In my experience, the weakest link is often convenience overriding procedure. A busy manager might "pre-approve" a stack of documents or ask the custodian to "just stamp this one, I'll sign later." This is a dangerous precedent. I recall a manufacturing client where a department head, under pressure to ship, had a logistics contract stamped before final legal review. The contract contained an unfavorable penalty clause that the company was later forced to honor. The internal investigation revealed a broken approval chain. The solution wasn't just reprimanding the individuals; we helped them redesign their workflow, integrating seal request forms into their existing OA system, requiring digital approvals from both the department head and the legal/compliance officer before the physical custodian even accessed the safe. This created enforceable electronic trails alongside the physical log. It's about building systems that make compliance the easiest path, not an obstacle.

The policy must also categorize documents by risk level. Stamping routine internal memos may follow a simpler path, while contracts, loan agreements, guarantees, and board resolutions must require senior executive or even board-level approval. The physical segregation of seals is also wise—the financial seal and the legal representative's personal seal should ideally be kept by different custodians to prevent a single point of failure or fraud. This multi-layered approach transforms the seal from a tool into a controlled process, significantly reducing operational risk.

Consequences of Loss & Fraud

The nightmare scenario for any company administrator is the loss, theft, or fraudulent use of a company seal. The legal and commercial consequences are severe and multifaceted. Firstly, the company must immediately initiate a public notice声明 (shēngmíng, declaration) in a local newspaper to announce the loss and invalidate the missing seal. This is a legal prerequisite for the next step: applying to the PSB for a new seal filing. During this period, which can take several days, the company's ability to conduct formal business is severely impaired. More critically, if the lost seal is used to sign contracts or incur debts before the public notice, the company may still be held liable, facing lengthy and expensive litigation to prove the lack of authorization.

Legal Importance and Requirements for Seal Engraving and Management of Chinese Companies

Fraudulent use is an even more insidious threat. I handled a case for a foreign-invested trading company where a disgruntled former operations manager, who had secretly made a copy of a key before leaving, accessed the safe and used the company seal to secure a personal loan from a non-bank lender, forging the legal representative's signature. The lender, seeing a stamped and "signed" loan agreement from a reputable company, disbursed the funds. The fraud was only discovered months later when collection demands arrived. While criminal charges were brought against the ex-manager, the civil case against the company was messy and damaging to its reputation. It underscored that the cost of preventative security is always a fraction of the cost of remediation after a seal-related incident.
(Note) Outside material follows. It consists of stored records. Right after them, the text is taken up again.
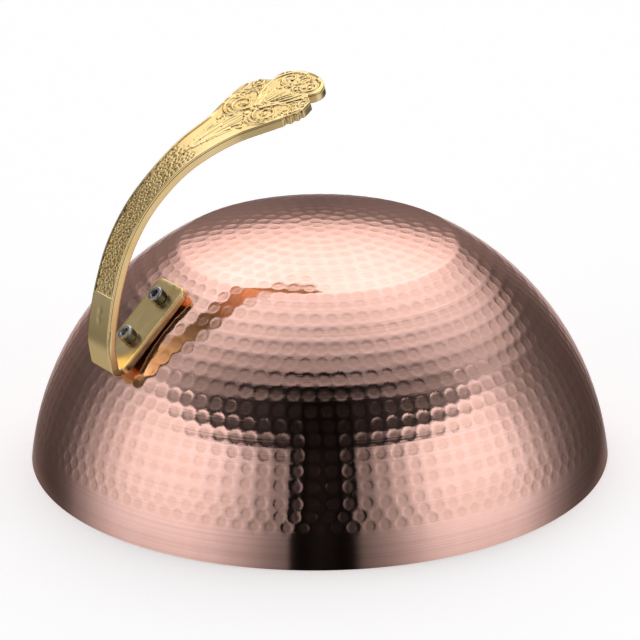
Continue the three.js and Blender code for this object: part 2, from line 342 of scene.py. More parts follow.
def brushed_lines():
    """A bump height of fine parallel lines. Stroke is a position whose X runs across the lines."""
    group, given, out = new_group(
        "brushed_lines",
        [('NodeSocketVector', 'Stroke', None), ('NodeSocketFloat', 'Fineness', 1.0)],
        [('NodeSocketFloat', 'Height')])
    stroke = given.outputs['Stroke']
    fine = noise(group, scaled(group, stroke, (5200, 60, 60)), 1, 2, 0.6)
    broad = noise(group, scaled(group, stroke, (1400, 25, 25)), 1, 2, 0.6)
    bands = noise(group, scaled(group, stroke, (560, 12, 12)), 1, 2, 0.6)
    height = math_node(group, 'ADD', product(group, fine, 0.35), math_node(
        group, 'ADD', product(group, broad, 0.35), product(group, bands, 0.3)))
    group.links.new(product(group, height, given.outputs['Fineness']), out.inputs['Height'])
    return group


HANDLED = handled_metal()
BRUSHED = brushed_lines()


def metal(name, bright, toned, roughness, spread, edge, stroke_attribute=None, bump=0.1, mask=None,
          scratched=(0.5, 0.5, 0.5, 1)):
    """Principled metal with the two shared effects. Edge is its tint at a grazing view.
    Mask is (attribute, colour, added roughness) where the surface is struck, or where it is recessed and the
    colour is painted shade."""
    material = bpy.data.materials.new(name)
    material.use_nodes = True
    tree = material.node_tree
    shader = tree.nodes['Principled BSDF']
    shader.inputs['Metallic'].default_value = 1.0
    place = tree.nodes.new('ShaderNodeTexCoord').outputs['Object']
    handled = tree.nodes.new('ShaderNodeGroup')
    handled.node_tree = HANDLED
    tree.links.new(place, handled.inputs['Position'])
    handled.inputs['Bright'].default_value = bright
    handled.inputs['Toned'].default_value = toned
    handled.inputs['Roughness'].default_value = roughness
    handled.inputs['Spread'].default_value = spread
    shader.inputs['Specular Tint'].default_value = edge
    colour, rough = handled.outputs['Colour'], handled.outputs['Roughness']
    if mask:
        attribute, mask_colour, added = mask
        share = tree.nodes.new('ShaderNodeAttribute')
        share.attribute_name = attribute
        patches = map_range(tree, noise(tree, place, 900, 3, 0.6), 0.3, 0.7, 0.72, 1.0)
        patchy = math_node(tree, 'MULTIPLY', share.outputs['Fac'], patches, clamp=True)
        colour = mix_colour(tree, patchy, colour, mask_colour)
        rough = math_node(tree, 'ADD', rough, product(tree, patchy, added))
    tree.links.new(colour, shader.inputs['Base Color'])
    tree.links.new(rough, shader.inputs['Roughness'])
    if stroke_attribute:
        stroke = tree.nodes.new('ShaderNodeAttribute')
        stroke.attribute_name = stroke_attribute
        lines = tree.nodes.new('ShaderNodeGroup')
        lines.node_tree = BRUSHED
        tree.links.new(stroke.outputs['Vector'], lines.inputs['Stroke'])
        relief = tree.nodes.new('ShaderNodeBump')
        relief.inputs['Strength'].default_value = bump
        relief.inputs['Distance'].default_value = 0.0002
        tree.links.new(lines.outputs['Height'], relief.inputs['Height'])
        tree.links.new(relief.outputs['Normal'], shader.inputs['Normal'])
        streak = map_range(tree, lines.outputs['Height'], 0.44, 0.60, 0, 0.42)
        tree.links.new(mix_colour(tree, streak, colour, scratched), shader.inputs['Base Color'])
    return material


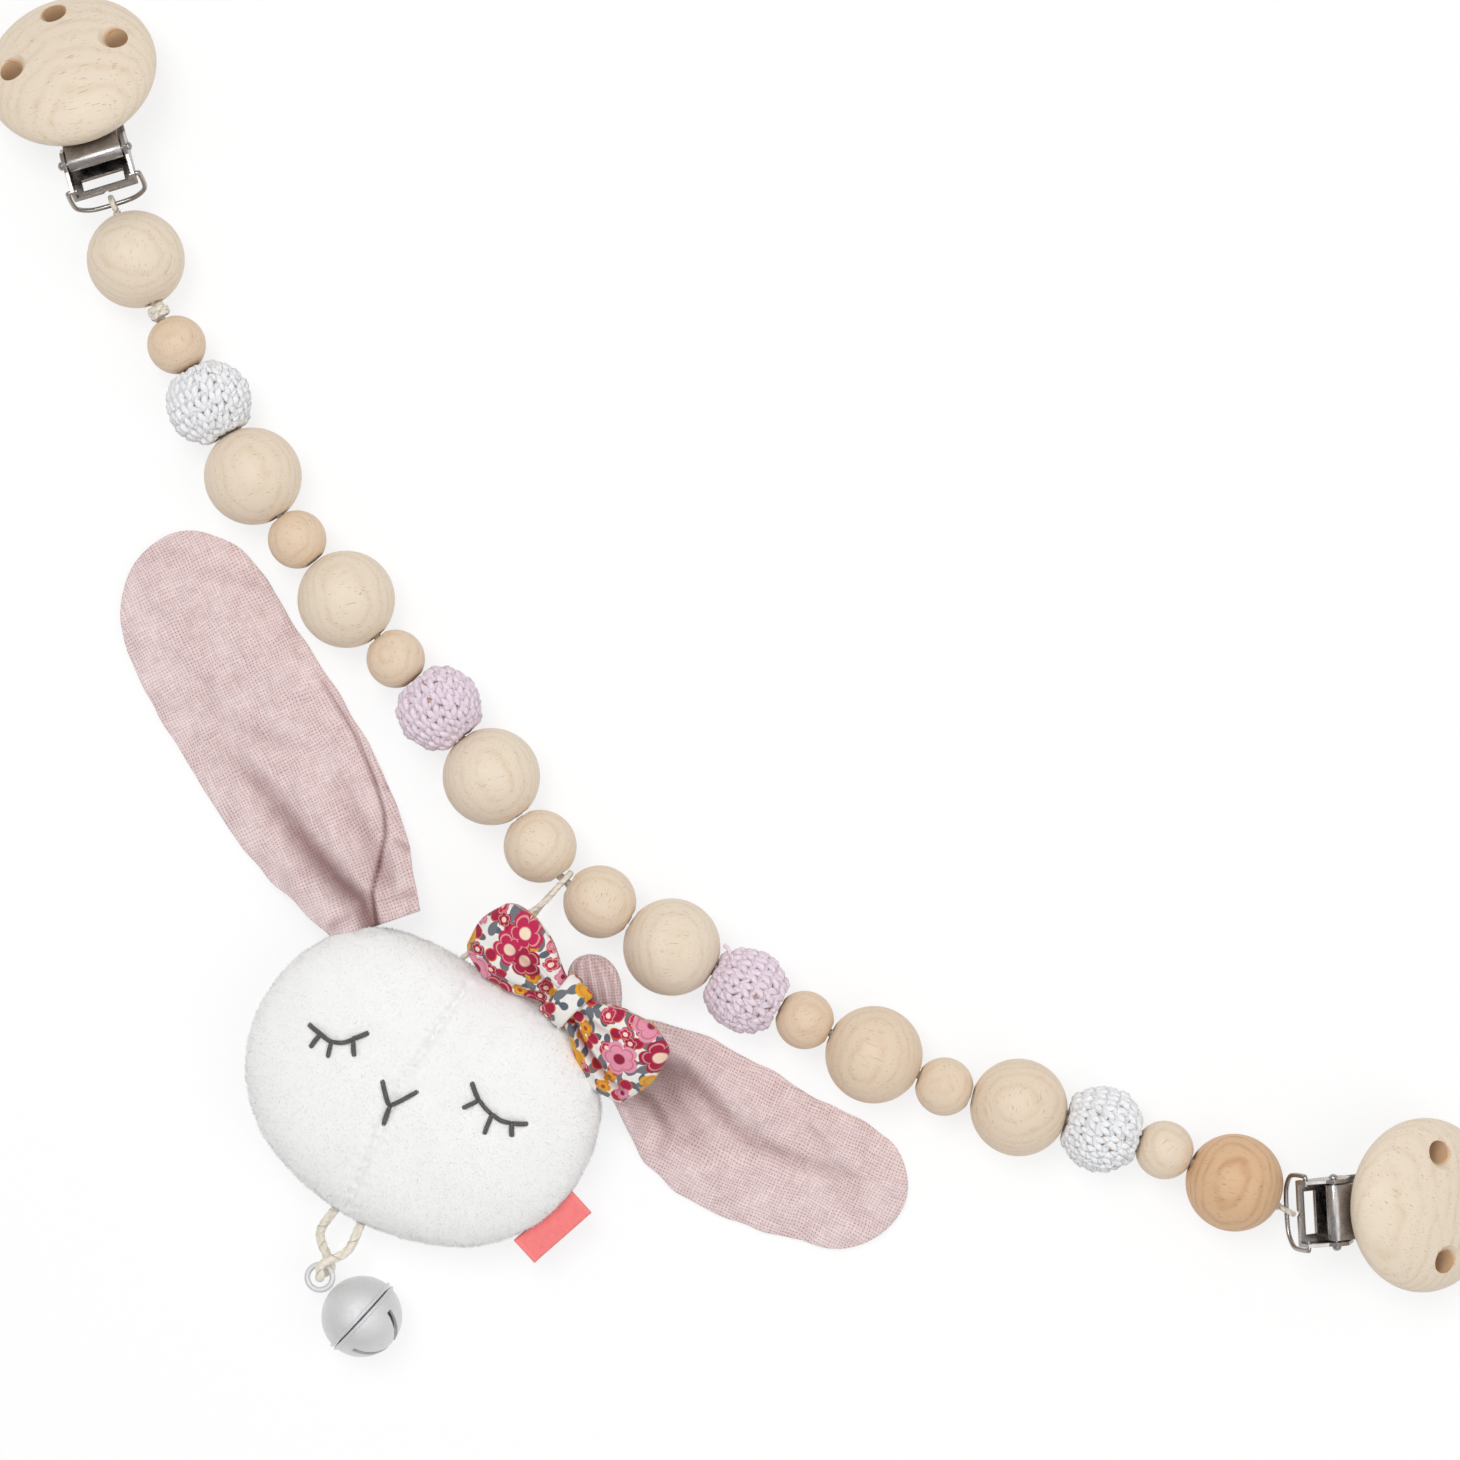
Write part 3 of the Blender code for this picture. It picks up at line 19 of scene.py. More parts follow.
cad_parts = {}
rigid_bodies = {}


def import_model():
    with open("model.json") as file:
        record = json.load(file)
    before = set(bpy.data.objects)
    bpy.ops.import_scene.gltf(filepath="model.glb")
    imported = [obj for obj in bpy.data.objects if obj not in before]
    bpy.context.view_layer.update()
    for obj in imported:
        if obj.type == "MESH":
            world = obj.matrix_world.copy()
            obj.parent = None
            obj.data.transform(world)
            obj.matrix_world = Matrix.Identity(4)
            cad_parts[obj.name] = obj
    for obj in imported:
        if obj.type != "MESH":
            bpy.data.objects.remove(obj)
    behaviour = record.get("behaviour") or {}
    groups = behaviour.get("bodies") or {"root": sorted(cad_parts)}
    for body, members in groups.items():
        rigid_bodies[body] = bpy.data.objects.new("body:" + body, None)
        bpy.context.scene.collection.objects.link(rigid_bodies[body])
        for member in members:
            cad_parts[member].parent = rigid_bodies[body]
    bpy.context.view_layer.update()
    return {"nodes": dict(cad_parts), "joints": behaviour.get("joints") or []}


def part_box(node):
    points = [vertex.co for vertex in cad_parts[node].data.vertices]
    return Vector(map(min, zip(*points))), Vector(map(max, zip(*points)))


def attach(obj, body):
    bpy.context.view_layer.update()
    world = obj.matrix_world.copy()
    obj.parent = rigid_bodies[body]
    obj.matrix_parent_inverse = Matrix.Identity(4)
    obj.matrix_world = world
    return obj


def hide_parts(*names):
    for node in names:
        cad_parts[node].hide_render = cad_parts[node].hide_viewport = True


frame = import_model()

MM = 0.001
LOG = logging.getLogger("pram_chain_toy")
Points = Sequence[Sequence[float]]


def along(heading_deg: float, length: float = 1.0) -> Vector:
    """A flat vector with this heading from the X axis."""
    turn = math.radians(heading_deg)
    return Vector((math.cos(turn) * length, math.sin(turn) * length, 0.0))


def frame_at(place: Sequence[float], turns_deg: Sequence[float] = (0.0, 0.0, 0.0)) -> Matrix:
    """A frame at a place, turned about X, Y and Z.

    Args:
        place: the frame's origin in its parent.
        turns_deg: turns about X, Y and Z in degrees.

    Returns:
        The frame's matrix.
    """
    turns = Euler([math.radians(angle) for angle in turns_deg])
    return Matrix.Translation(Vector(place)) @ turns.to_matrix().to_4x4()


def turned(x_deg: float, y_deg: float, z_deg: float) -> Matrix:
    """A frame turned about X, Y and Z, in degrees, at its parent's origin."""
    return frame_at((0, 0, 0), (x_deg, y_deg, z_deg))


def frame_of(origin: Vector, x_axis: Vector, y_axis: Vector) -> Matrix:
    """A frame from its origin and two of its axes.

    Args:
        origin: the frame's origin in the row frame.
        x_axis: its X direction.
        y_axis: its Y direction, square to X.

    Returns:
        The frame's matrix.
    """
    z_axis = x_axis.cross(y_axis)
    matrix = Matrix((x_axis, y_axis, z_axis)).transposed().to_4x4()
    return Matrix.Translation(origin) @ matrix


def smooth_route(points: Points, steps: int = 4) -> list[Vector]:
    """Points along a smooth curve through a route's own points.

    Args:
        points: the route's points.
        steps: how many stretches each part of the route is cut into.

    Returns:
        The curve's points, the route's own ones among them.
    """
    own = [Vector(point) for point in points]
    padded = [2 * own[0] - own[1], *own, 2 * own[-1] - own[-2]]
    found = []
    for before, start, end, after in zip(padded, padded[1:], padded[2:], padded[3:]):
        for step in range(steps):
            t = step / steps
            found.append(0.5 * (2 * start + (end - before) * t
                                + (2 * before - 5 * start + 4 * end - after) * t ** 2
                                + (3 * start - before - 3 * end + after) * t ** 3))
    return found + [own[-1]]


def placed(matrix: Matrix, points: Iterable[Sequence[float]]) -> list[Vector]:
    """Points of a frame, in the row frame."""
    return [matrix @ Vector(point) for point in points]


def length_of(points: Sequence[Vector]) -> float:
    """The length of a line through points."""
    return sum((end - start).length for start, end in zip(points, points[1:]))


def ripple(x: np.ndarray, y: np.ndarray, wavelength: float, seed: int, waves: int = 20) -> np.ndarray:
    """Smooth uneven bumps over a flat cloth, mostly from -1 to 1.

    Args:
        x: places along the cloth.
        y: places across it.
        wavelength: the usual distance from one bump to the next.
        seed: which bumps.
        waves: how many plain waves are added up.

    Returns:
        The bumps' heights.
    """
    chance = np.random.default_rng(seed)
    total = np.zeros(np.broadcast(x, y).shape)
    for _ in range(waves):
        turn, phase = chance.uniform(0, math.tau, 2)
        scale = math.tau / (wavelength * chance.uniform(0.7, 1.6))
        total += np.cos((x * math.cos(turn) + y * math.sin(turn)) * scale + phase)
    return total / math.sqrt(waves)


def eased(value: np.ndarray | float) -> np.ndarray | float:
    """0 below 0, 1 above 1 and a smooth step between."""
    kept = np.clip(value, 0.0, 1.0)
    return kept * kept * (3 - 2 * kept)


def table_at(place: np.ndarray, places: Sequence[float], values: Sequence[float],
             blur: float = 0.02) -> np.ndarray:
    """A table read along a cloth, with its corners rounded.

    Args:
        place: where to read it.
        places: the table's places.
        values: its values there.
        blur: how wide the rounding is.

    Returns:
        The values at those places.
    """
    shifts = np.linspace(-1.5, 1.5, 13)
    weights = np.exp(-shifts ** 2)
    reads = [np.interp(place + shift * blur, places, values) for shift in shifts]
    return np.tensordot(weights / weights.sum(), np.array(reads), 1)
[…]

The ensuing internal audit revealed a lack of periodic key control reviews and no reconciliation of the seal log against executed documents. These are not just theoretical risks; they are real, costly events that stem from procedural gaps.

Evolution & Electronic Seals

The landscape is not static. In recent years, driven by digitalization initiatives like "Internet + Government Services," China has been actively promoting the use of legally valid electronic seals (电子印章, diànzǐ yìnzhāng). These are not mere digital images but cryptographic data that comply with the "Electronic Signature Law," offering equivalent legal effect to physical seals for online transactions, government filings, and certain contracts. They offer tremendous advantages in efficiency, traceability, and security, as each use is cryptographically signed and timestamped. However, their adoption brings a new set of management challenges. The private key protecting the e-seal becomes the digital equivalent of the physical object and requires even more stringent cyber-security protocols.

For investment professionals, this evolution is double-edged. On one hand, it promises smoother, faster remote operations. On the other, it introduces new technological risks and requires updates to internal control policies to cover both physical and digital assets. The current state is often a hybrid model. Companies may use e-seals for high-volume, low-risk online filings but still rely on physical chops for major contracts or documents where counterparties (especially state-owned enterprises or older domestic partners) are not yet comfortable with digital-only execution. Understanding this transition and ensuring a company's seal management policy encompasses both realms is crucial for future-proofing operations. My forward-looking advice is to embrace the e-seal for its efficiency but govern it with the same, if not greater, rigor as its physical counterpart, recognizing that the core principle—controlled authorization—remains unchanged, only the medium has evolved.

Conclusion

In summary, the seal of a Chinese company is far more than an administrative implement; it is a locus of legal authority, operational control, and significant risk. Its importance is embedded in legal tradition, reinforced by a state-controlled filing system, and must be safeguarded by robust, multi-person internal controls. The consequences of mismanagement are tangible, ranging from operational disruption to severe financial and legal liability. As China's business environment digitizes, the principles of strict governance must extend seamlessly from physical chops to electronic seals. For investment professionals evaluating or managing interests in China, a thorough due diligence review must include an assessment of a target company's seal management practices. It is a telling indicator of the overall quality of internal governance and risk awareness. Looking ahead, I believe the integration of blockchain and other verification technologies with the e-seal ecosystem will further enhance security but will also demand greater sophistication from corporate compliance functions. The fundamental lesson remains: in China, respect the seal, for it holds the power to build empires or unravel them with a single impression.

Jiaxi Tax & Finance's Insights on Seal Management: At Jiaxi, our 26 years of frontline experience have crystallized a core belief: proactive seal governance is a non-negotiable investment in corporate health. We view it not as a standalone compliance item, but as a critical nexus linking legal, financial, and operational integrity. Our work with hundreds of foreign-invested enterprises has shown us that the most successful ones treat their seal protocols with the same seriousness as their financial audits. We advocate for a "defense-in-depth" strategy: a legally sound policy forms the foundation, but its effectiveness depends on integration with daily workflows, regular independent audits of seal logs, and continuous training to combat procedural drift. We've helped clients implement practical solutions, from simple dual-custody lockboxes for SMEs to integrated digital approval matrices for MNCs, always tailoring the control to the business reality. The key insight is that seal management is ultimately about people and process. Technology, whether a safe or an e-seal platform, is just a tool. The true safeguard is a culture of accountability and a system designed to make secure practices the default, not the exception. This disciplined approach prevents crises and builds the trust that is essential for long-term success in the complex Chinese market.